O aborto do dragão morto

Vou de um vômito só. Espelhando um âmago contraste. Quero provar da arte descomprometida em começar algo sem final, refletindo ódio compassado e descomedido da minha língua áspera e austera. Vou de ônibus, pois a vida alheia e os desencontros casuais me interessam. Digo do andar rápido que tem abortado meus maiores devaneios: o assunto dos outros. Escrevo sobre meus maiores dissabores: os meus próprios assuntos.

Ontem dissipei um dragão vermelho e vadio que há muito bocejava em mim. Estou mais sujo agora. Estou com febre agora. Uso pouca roupa e, agora, a nudez entope minhas veias e enfumaça meu pulmão. Ando tão pobre que sou visto a poucos olhos e muito nariz.

Acabei por preferir culpar outras pessoas: “É, então, trata-se de algumas entidades que usavam meu corpo, mas já passou. Deitei em uma toalha branca e saí novo homem”. E, assim, culpando alguém que não sou, aproveito pra lembrar minha origem do despedaço e da indiferença. Aproveito pra recordar as horas que fiquei esperando, a tornozeleira que nunca ganhei, o porre fora de hora e outras várias “mancadas” que não consigo lembrar mais. Eu quero lembrar, mas não consigo! Acho que a quantidade excessiva impede lembrança.

Hoje, ouvindo jazz francês e mascando bolacha maizena, vou buscar em outros templos o ácido que desejo. Templos esses que não sou bem vindo. Templos de olhar reto, boca fechada, arcadas dentárias pressionando-se e uma ginga sensual. Uma ginga ora natural, ora forçada, mas duma beleza erótica. Porém, sempre devo lembrar que estou assim meio sem roupa. Pois bem, sociedade exige mesmo essas doses de “quem sou eu”. No entanto, nem sempre estão interessados em saber quem é você.

E aí, contrariando todas as orientações do horóscopo em meu signo, vou de um vômito só. Esperando as cascas do “pão lâmpada incandescente” que vão cair a qualquer custo. Vão cair quebrando alguns casulos e removendo outras impressões. Pois que ando, sim, preocupado com o que pensam sobre mim, uma vez que preciso dos outros na maioria do tempo: gosto de alimentar meus demônios apaixonados pela caridade.

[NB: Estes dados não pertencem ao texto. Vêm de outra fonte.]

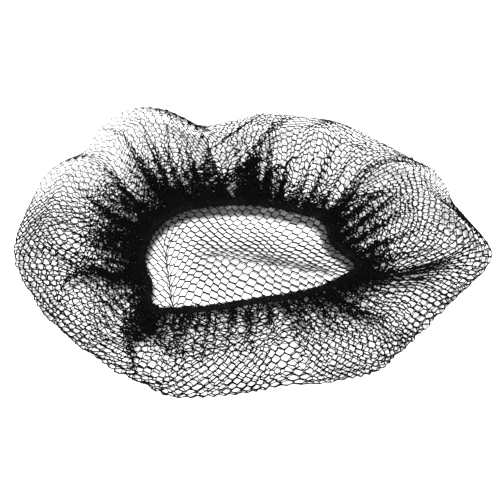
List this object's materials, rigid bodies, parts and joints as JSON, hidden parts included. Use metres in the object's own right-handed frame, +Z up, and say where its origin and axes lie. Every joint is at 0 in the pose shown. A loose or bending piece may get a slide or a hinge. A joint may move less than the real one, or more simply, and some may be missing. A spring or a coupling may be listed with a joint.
{
  "type": "hairnet",
  "caption": "Round hairnet of coarse honeycomb net gathered onto an elastic edge, lying on its crown with the mouth up.",
  "frame": {"origin": "centre of the footprint box at the surface that the net lies on", "axes": "+X to the net's longer right end, +Y to the back, +Z up out of the mouth"},
  "size_m": [0.2951, 0.2151, 0.0446],
  "materials": {
    "net": "black knitted nylon honeycomb net",
    "elastic": "black covered elastic cord"
  },
  "bodies": {
    "root": {"net": "net", "elastic_band": "elastic"}
  },
  "joints": []
}
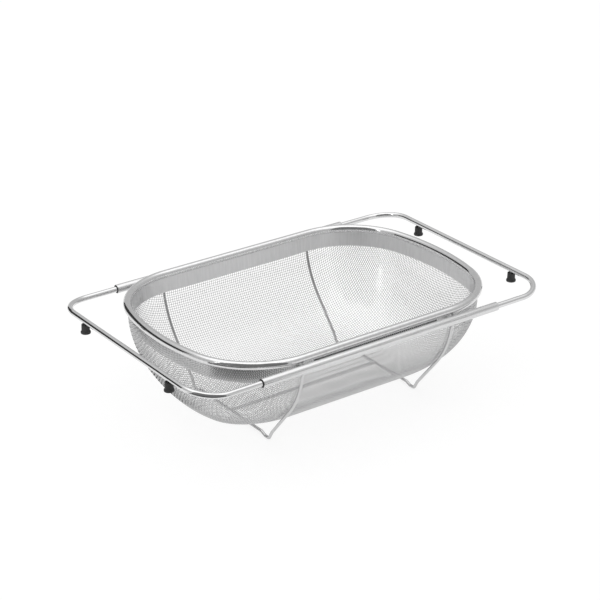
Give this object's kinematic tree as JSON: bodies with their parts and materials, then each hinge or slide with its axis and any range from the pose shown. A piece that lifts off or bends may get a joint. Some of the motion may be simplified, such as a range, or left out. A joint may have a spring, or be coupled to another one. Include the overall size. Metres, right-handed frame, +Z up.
{
  "type": "extendable mesh strainer",
  "caption": "Rounded rectangular woven-mesh strainer basket on wire feet, with U-shaped handle rods that slide out of side tubes to span a sink or bucket.",
  "frame": {"origin": "on the surface that the wire feet stand on, below the middle of the basket", "axes": "+X along the basket's long side towards the right handle, +Y towards the back side tube, +Z up"},
  "size_m": [0.402, 0.25, 0.1067],
  "materials": {
    "polished_steel": "bright polished stainless steel",
    "brushed_steel_tube": "satin stainless steel tube, polished lengthwise",
    "woven_mesh": "fine plain-woven stainless steel wire, slightly matt",
    "steel_wire": "drawn stainless steel wire with spot welds",
    "rubber": "matt black moulded rubber",
    "nylon": "dark moulded nylon"
  },
  "bodies": {
    "basket": {"rim_band": "polished_steel", "rim_core_wire": "steel_wire", "mesh_bowl": "woven_mesh", "front_side_tube": "brushed_steel_tube", "back_side_tube": "brushed_steel_tube", "left_front_tube_bush": "nylon", "left_back_tube_bush": "nylon", "right_front_tube_bush": "nylon", "right_back_tube_bush": "nylon", "left_leg_wire": "steel_wire", "right_leg_wire": "steel_wire", "base_tie_wire": "steel_wire"},
    "left_handle": {"left_handle_rod": "polished_steel", "left_front_rod_sleeve": "nylon", "left_front_foot_stud": "steel_wire", "left_front_rubber_cap": "rubber", "left_back_rod_sleeve": "nylon", "left_back_foot_stud": "steel_wire", "left_back_rubber_cap": "rubber"},
    "right_handle": {"right_handle_rod": "polished_steel", "right_front_rod_sleeve": "nylon", "right_front_foot_stud": "steel_wire", "right_front_rubber_cap": "rubber", "right_back_rod_sleeve": "nylon", "right_back_foot_stud": "steel_wire", "right_back_rubber_cap": "rubber"}
  },
  "joints": [
    {"name": "left_handle_slide", "type": "slide", "parent": "basket", "child": "left_handle", "axis": [-1, 0, 0], "range_m": [-0.025, 0.08]},
    {"name": "right_handle_slide", "type": "slide", "parent": "basket", "child": "right_handle", "axis": [1, 0, 0], "range_m": [-0.025, 0.08]}
  ]
}
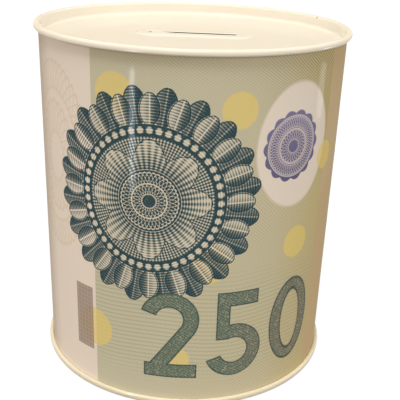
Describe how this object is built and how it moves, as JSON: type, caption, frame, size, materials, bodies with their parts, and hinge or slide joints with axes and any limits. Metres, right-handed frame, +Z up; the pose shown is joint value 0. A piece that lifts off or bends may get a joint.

Tudo bem, estou andando menos com as orelhas tapadas de música. Estou ouvindo mais. E isso também irrita! Detesto o casal sentado em bancos à minha frente, no ônibus, que desce no próximo ponto e fico sem saber o fim da história. Saco cheio de histórias sem fim! Quero a minha própria história cheia de assunto, inocência, ingenuidade, comprometimento, pureza, sapatos de bico fino – aqueles de bobo da côrte – e fim.